Objective
Output the lines below exactly, please, from the first line until the line with "0), nickel, 16)", counting both.
-*-*-
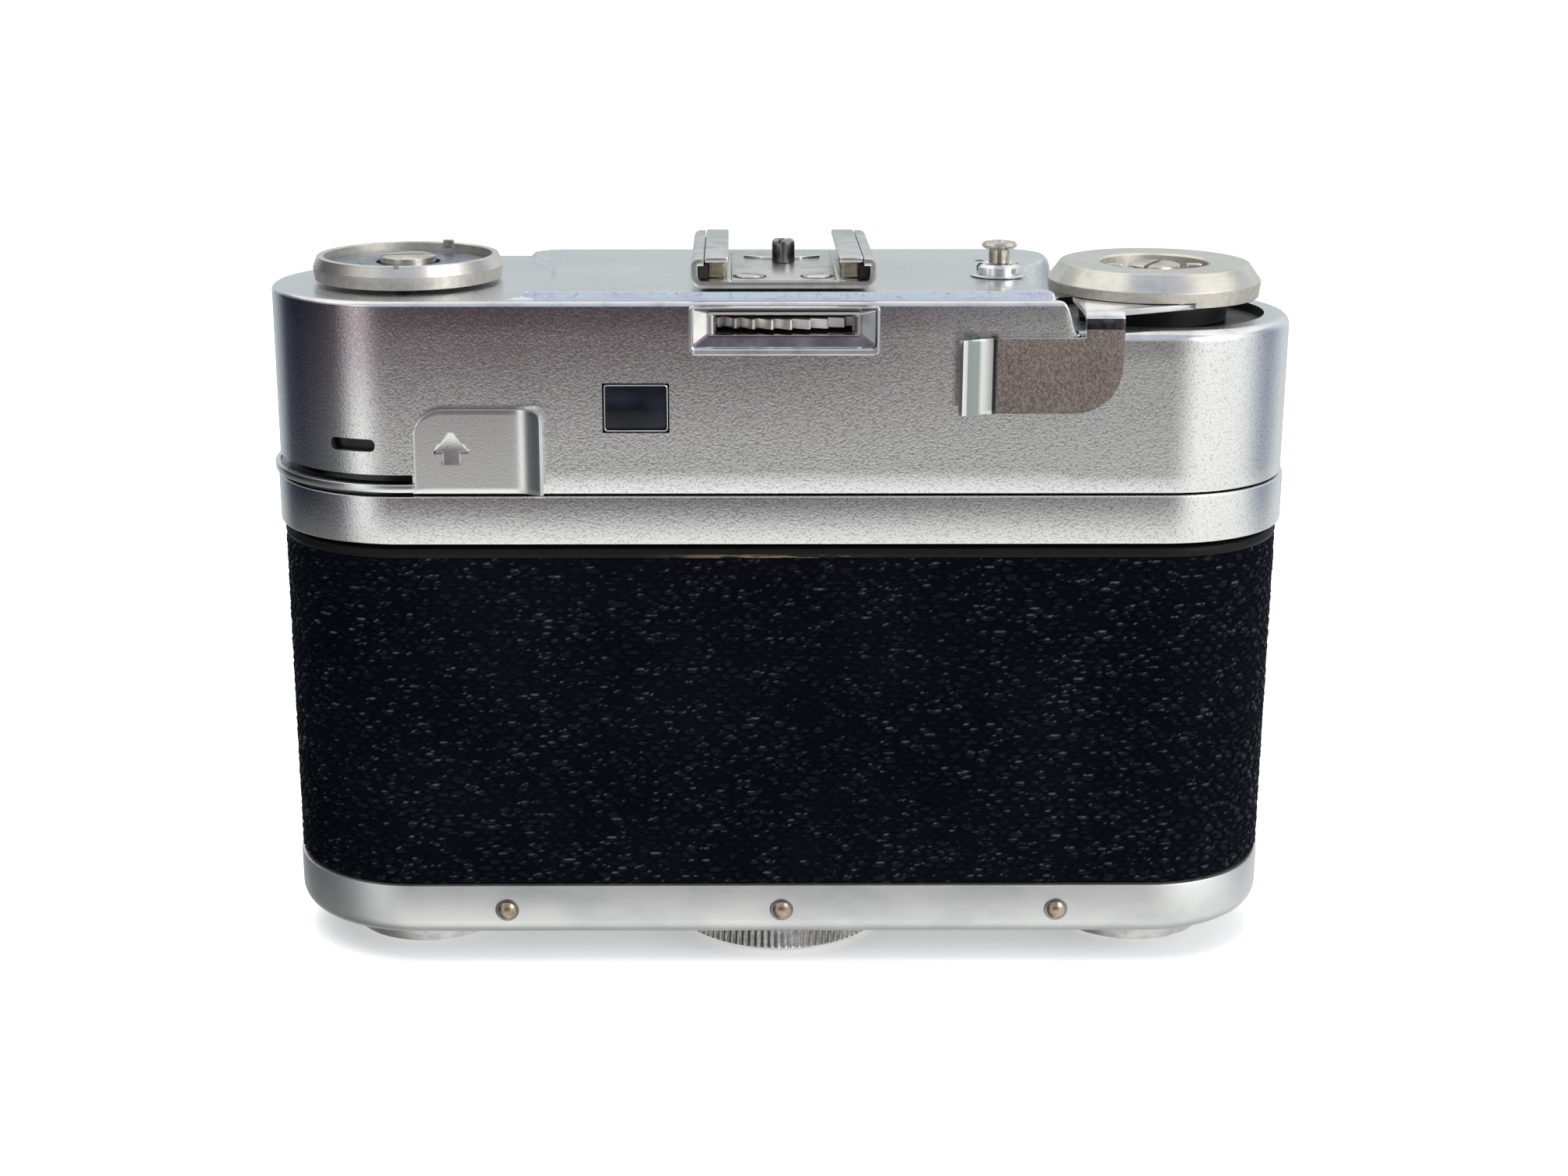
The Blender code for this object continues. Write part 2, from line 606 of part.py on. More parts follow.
def make_release_spring():
    turns, per_turn, low, high = 4, 8, 70.6, 74.4
    curve = bpy.data.curves.new("release_spring", "CURVE")
    curve.dimensions = "3D"
    curve.bevel_depth = 0.22 * MM
    curve.bevel_resolution = 1
    curve.use_fill_caps = True
    spline = curve.splines.new("POLY")
    count = turns * per_turn + 1
    spline.points.add(count - 1)
    for i, point in enumerate(spline.points):
        angle = math.tau * i / per_turn
        height = low + (high - low) * i / (count - 1)
        point.co = (1.8 * math.cos(angle) * MM, 1.8 * math.sin(angle) * MM, height * MM, 1.0)
    made = bpy.data.objects.new("release_spring", curve)
    made.location = Vector((*RELEASE, 0)) * MM
    CAMERA.objects.link(made)
    curve.materials.append(spring_steel("release_spring_finish"))


def make_shoe():
    rail = [(-10.1, 78.4), (10.1, 78.4), (10.1, 81.7), (6.6, 81.7), (6.6, 80.95), (9.3, 80.95), (9.3, 79.0)]
    rail += [(-9.3, 79.0), (-9.3, 80.95), (-6.6, 80.95), (-6.6, 81.7), (-10.1, 81.7)]
    plate("accessory_shoe", [rail], -13.2, 11.0, satin_chrome, facing="Y")
    for side, x in (("left", -7.9), ("right", 7.9)):
        bow = [(-9.0 + 3 * t, 79.3 + 0.9 * math.sin(math.pi * t / 6)) for t in range(7)]
        strip = [(y, z) for y, z in bow] + [(y, z + 0.25) for y, z in reversed(bow)]
        plate("shoe_spring_" + side, [strip], x - 1.1, x + 1.1, spring_steel, facing="X")
    pin = turned("shoe_stop_pin", [(0, 81.9), (1.1, 81.9), (1.3, 81.7), (1.3, 79.3), (0, 79.3)], (0.2, 1.0, 0), spring_steel, 16)
    cut(pin, block("pin_slot", (-2, 0.75, 81.3), (2.4, 1.25, 83)))
    for side, x in (("left", -3.7), ("right", 3.7)):
        profile = [(0, 79.6), (1.2, 79.55), (1.6, 79.3), (0, 79.3)]
        turned("shoe_screw_" + side, profile, (x, -9.8, 0), nickel, 16)


def make_counter():
    teeth = []
    pitch = math.tau / COUNTER_TEETH
    for i in range(COUNTER_TEETH):
        for radius, share in ((COUNTER_R - 0.8, 0.0), (COUNTER_R, 0.75)):
            angle = (i + share) * pitch
            teeth.append((radius * math.cos(angle), COUNTER_Y + radius * math.sin(angle)))
    wheel = plate("counter_wheel", [teeth], 74.3, 75.7, nickel, origin=(0, COUNTER_Y, 0))
    join(wheel, disc("counter_stub", 1.5, 71.5, 76.2, (0, COUNTER_Y), steps=14))
    bezel = block("thumbwheel_bezel", (-10.3, -17.4, 71.7), (10.3, -15.65, 77.3), satin_chrome, bevel=0.6)
    cut(bezel, block("bezel_slot", (-7.6, -20, 74.0), (7.6, -14, 76.0)))


# ---------------------------------------------------------------- finder and rangefinder


def make_finder():
    block("eyepiece_glass", (-19.1, -15.0, 63.6), (-13.1, -14.2, 67.8), clear_glass)
    back, front = PANEL_Y - 1.05, PANEL_Y - 0.25
    block("viewfinder_window", (-22.2, back, 61.3), (-9.8, front, 70.2), clear_glass)
    block("rangefinder_window", (12.8, back, 63.1), (18.2, front, 68.5), clear_glass)
    body = block("viewfinder_block", (-24, -9, 53.8), (19.5, 11, 57.6), black_metal, bevel=0.4)
    join(body, block("finder_cheek", (-23.5, -8.5, 57.0), (-21.9, 10.5, 71.0)))
    turn = Matrix.Rotation(math.radians(45), 4, "Z")
    block("beam_splitter", (-20.5, 0.4, 58.1), (-11.5, 1.6, 69.5), clear_glass, turn=turn)
    mirror = block("rangefinder_mirror", (11.5, 0.6, 59.2), (19.5, 1.4, 69.5), polished_chrome, turn=turn)
    join(mirror, disc("mirror_pivot", 1.0, 58.0, 70.2, (15.5, 1.0), steps=12))
    hinge_axis("rangefinder_mirror", (15.5, 1.0, 0), mirror)


# ---------------------------------------------------------------- lens and shutter


def make_lens():
    centre = (0, 0, LENS_Z)
    mount = [(15.0, 18.3), (21.9, 18.3), (22.5, 17.7), (22.5, 16.0), (19.4, 16.0), (19.4, 14.6), (15.0, 14.6)]
    turned("lens_mount", mount, centre, satin_chrome, ROUND_STEPS, "Y", ring=True)
    housing = [(13.0, 27.0), (21.2, 27.0), (22.0, 26.2), (22.0, 18.6), (13.0, 18.6)]
    turned("shutter_housing", housing, centre, black_metal, ROUND_STEPS, "Y", ring=True)
    speed = [(13.0, 30.5), (21.8, 30.5), (22.6, 29.9), (22.6, 27.3), (13.0, 27.3)]
    turned("speed_ring", speed, centre, satin_aluminium, ROUND_STEPS, "Y", ring=True)
    aperture = [(13.0, 33.0), (18.4, 33.0), (19.0, 32.6), (19.0, 30.8), (13.0, 30.8)]
    turned("aperture_ring", aperture, centre, satin_aluminium, ROUND_STEPS, "Y", ring=True)
    focus = [(13.0, 39.0), (19.6, 39.0), (20.4, 38.2), (20.4, 33.3), (13.0, 33.3)]
    turned("focus_ring", focus, centre, satin_aluminium, ROUND_STEPS, "Y", ring=True)
    barrel = [(9.5, 38.6), (11.6, 40.6), (12.6, 40.6), (12.6, 18.9), (9.5, 18.9)]
    turned("lens_barrel", barrel, centre, black_metal, ROUND_STEPS, "Y", ring=True)
    dome = [(0, 38.2), (4.5, 37.8), (9.1, 36.4), (9.1, 34.5), (0, 34.5)]
    turned("front_element", dome, centre, clear_glass, 24, "Y")
    turned("rear_element", [(0, 19.0), (8.8, 18.0), (8.8, 15.6), (0, 15.6)], centre, clear_glass, 24, "Y")


def make_shutter_controls():
    x, z = TIMER
    hub = turned("self_timer_lever", [(0, 25.6), (1.6, 25.6), (2.0, 25.2), (2.0, 21.5), (0, 21.5)], (x, 0, z), satin_chrome, 16, "Y")
    arm = [(x - 1.3, z), (x - 2.4, z - 9.5), *arc((x - 1.2, z - 9.8), 1.4, 190, 350, 5), (x + 1.3, z)]
    join(hub, plate("timer_arm", [arm], 23.2, 24.4, facing="Y"))
    x, z = FLASH
    socket = [(1.2, 27.0), (2.3, 27.0), (2.6, 26.7), (2.6, 19.0), (1.2, 19.0)]
    turned("flash_socket", socket, (x, 0, z), polished_chrome, 16, "Y", ring=True)


def shade_all():
    for item in CAMERA.objects:
        if item.type == "MESH":
            smooth(item)


def set_in_frame():
    """Hangs everything on one empty on the lock wheel's axis, so that the origin is under the middle."""
    axis = bpy.data.objects.new("lock_axis", None)
    AXES.objects.link(axis)
    for item in bpy.data.objects:
        if item.parent is None and item is not axis:
            item.parent = axis
    axis.location = [size * MM for size in LOCK_AXIS]


make_chassis()
make_top_ring()
make_top_housing()
make_front_leathers()
make_back()
make_feet()
make_lock()
make_pressure_parts()
make_gears()
make_sprocket()
make_take_up_spool()
make_rewind()
make_rewind_release_lever()
make_advance()
make_advance_lever()
make_release()
make_release_spring()
make_shoe()
make_counter()
make_finder()
make_lens()
make_shutter_controls()
shade_all()
set_in_frame()
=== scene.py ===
"""Looks of the rangefinder camera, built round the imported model. Millimetres, +Y is the lens side."""
import json
import math

import bmesh
import bpy
import numpy as np
from mathutils import Matrix, Vector


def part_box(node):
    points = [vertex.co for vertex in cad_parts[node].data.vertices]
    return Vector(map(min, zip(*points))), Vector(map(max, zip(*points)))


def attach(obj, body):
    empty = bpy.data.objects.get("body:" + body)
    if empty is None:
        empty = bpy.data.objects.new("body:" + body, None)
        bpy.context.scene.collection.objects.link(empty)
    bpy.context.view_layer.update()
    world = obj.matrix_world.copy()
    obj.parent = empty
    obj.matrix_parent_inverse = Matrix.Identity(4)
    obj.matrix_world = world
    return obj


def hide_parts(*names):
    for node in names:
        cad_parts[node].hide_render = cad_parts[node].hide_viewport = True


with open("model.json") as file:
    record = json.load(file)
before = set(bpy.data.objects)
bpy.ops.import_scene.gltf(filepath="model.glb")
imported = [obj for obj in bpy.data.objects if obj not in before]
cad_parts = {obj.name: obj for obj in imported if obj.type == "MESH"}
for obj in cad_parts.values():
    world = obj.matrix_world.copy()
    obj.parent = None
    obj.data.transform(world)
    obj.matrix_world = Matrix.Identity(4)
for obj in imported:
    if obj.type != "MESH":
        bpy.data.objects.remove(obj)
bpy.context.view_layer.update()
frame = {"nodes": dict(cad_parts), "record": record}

MM = 0.001
LOCK_LOW, LOCK_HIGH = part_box("lock_wheel")
# Sizes count from the lock wheel's axis on the standing plane.
ORIGIN = Vector(((LOCK_LOW.x + LOCK_HIGH.x) / 2, (LOCK_LOW.y + LOCK_HIGH.y) / 2, 0))
RECORD = frame["record"]
BODY_OF = {node: body for body, nodes in RECORD["behaviour"]["bodies"].items() for node in nodes}
SLOT_OF = {part["node"]: part["material_slot"] for part in RECORD["subparts"]}


def low_high(node):
    low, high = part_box(node)
    return np.array(low - ORIGIN) / MM, np.array(high - ORIGIN) / MM


def middle(node):
    low, high = low_high(node)
    return (low + high) / 2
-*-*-
Answer to the problem
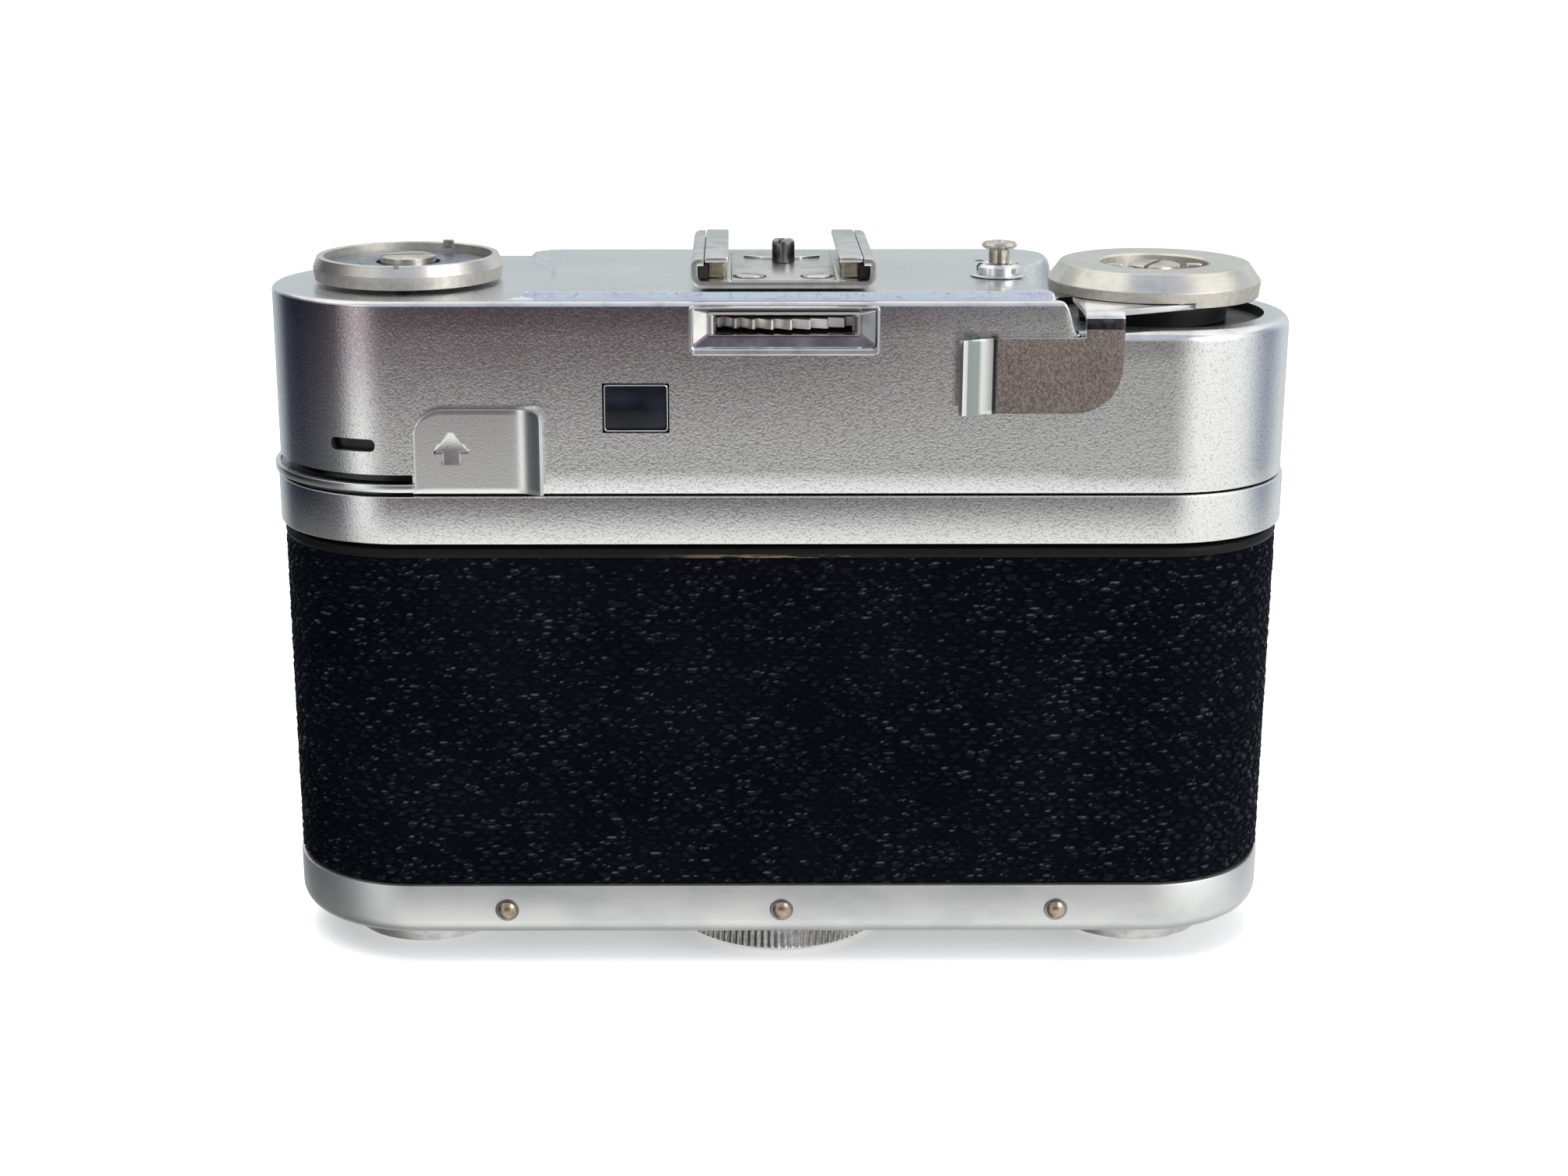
The Blender code for this object continues. Write part 2, from line 606 of part.py on. More parts follow.
def make_release_spring():
    turns, per_turn, low, high = 4, 8, 70.6, 74.4
    curve = bpy.data.curves.new("release_spring", "CURVE")
    curve.dimensions = "3D"
    curve.bevel_depth = 0.22 * MM
    curve.bevel_resolution = 1
    curve.use_fill_caps = True
    spline = curve.splines.new("POLY")
    count = turns * per_turn + 1
    spline.points.add(count - 1)
    for i, point in enumerate(spline.points):
        angle = math.tau * i / per_turn
        height = low + (high - low) * i / (count - 1)
        point.co = (1.8 * math.cos(angle) * MM, 1.8 * math.sin(angle) * MM, height * MM, 1.0)
    made = bpy.data.objects.new("release_spring", curve)
    made.location = Vector((*RELEASE, 0)) * MM
    CAMERA.objects.link(made)
    curve.materials.append(spring_steel("release_spring_finish"))


def make_shoe():
    rail = [(-10.1, 78.4), (10.1, 78.4), (10.1, 81.7), (6.6, 81.7), (6.6, 80.95), (9.3, 80.95), (9.3, 79.0)]
    rail += [(-9.3, 79.0), (-9.3, 80.95), (-6.6, 80.95), (-6.6, 81.7), (-10.1, 81.7)]
    plate("accessory_shoe", [rail], -13.2, 11.0, satin_chrome, facing="Y")
    for side, x in (("left", -7.9), ("right", 7.9)):
        bow = [(-9.0 + 3 * t, 79.3 + 0.9 * math.sin(math.pi * t / 6)) for t in range(7)]
        strip = [(y, z) for y, z in bow] + [(y, z + 0.25) for y, z in reversed(bow)]
        plate("shoe_spring_" + side, [strip], x - 1.1, x + 1.1, spring_steel, facing="X")
    pin = turned("shoe_stop_pin", [(0, 81.9), (1.1, 81.9), (1.3, 81.7), (1.3, 79.3), (0, 79.3)], (0.2, 1.0, 0), spring_steel, 16)
    cut(pin, block("pin_slot", (-2, 0.75, 81.3), (2.4, 1.25, 83)))
    for side, x in (("left", -3.7), ("right", 3.7)):
        profile = [(0, 79.6), (1.2, 79.55), (1.6, 79.3), (0, 79.3)]
        turned("shoe_screw_" + side, profile, (x, -9.8, 0), nickel, 16)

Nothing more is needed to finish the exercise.